No, Price answers, Meg's ride will take her far away from the Philadelphia suburbs. That is, it will if the series gets its fourth season.
"When we last saw her in the television show, she had gotten onto the back of a bad boy's motorcycle and started driving to Berkeley. We'll pick her up in Berkeley in 1967 in the middle of the anti-war movement. Her family in Philadelphia is waiting for her to come home, in fact sending one of their family members to go bring her home."
Price gave a few more indications of what will happen on the show if a fourth season gets a green light from NBC.
"In our show it will be January of 1967 when we start the show in season four," he said. "We intend to pick up where we left off, with the character of JJ (Will Estes), the returned Marine, now working for a company that has a bid making the spacesuits for the Apollo program. So this show will very closely follow the space program, including in January of 1967 that tragic fire on the Apollo 1 mission killing three astronauts."
Price is encouraged that the network is talking with him and that the show's sets are still standing. He said "Dreams" has a "better than fighting chance" now at renewal, thanks to its fans.

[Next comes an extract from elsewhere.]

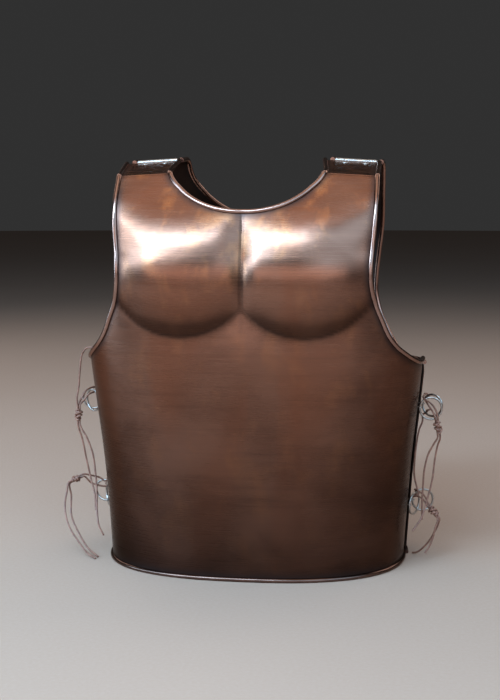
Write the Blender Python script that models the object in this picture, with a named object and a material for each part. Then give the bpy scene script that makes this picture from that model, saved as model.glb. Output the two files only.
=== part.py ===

"If your readers are asking whether the letters make a difference, indeed they do," Price said. "When they write those postcards to NBC in Burbank or when they e-mail to AmericanDreams@nbcuni.com
, literally somebody sits there counting. Last week there were 4,000 e-mails. There is an online petition that has over 20,000 signatures."
He suggests sending postcards to the attention of NBC Entertainment President Kevin Riley (NBC, 3000 W. Alameda Ave., Burbank, CA 91523).
"I think old-fashioned postcards work the best," Price said. "You know why? Because you can see them. You can feel them. You can touch them. They can dump them on someone's desk."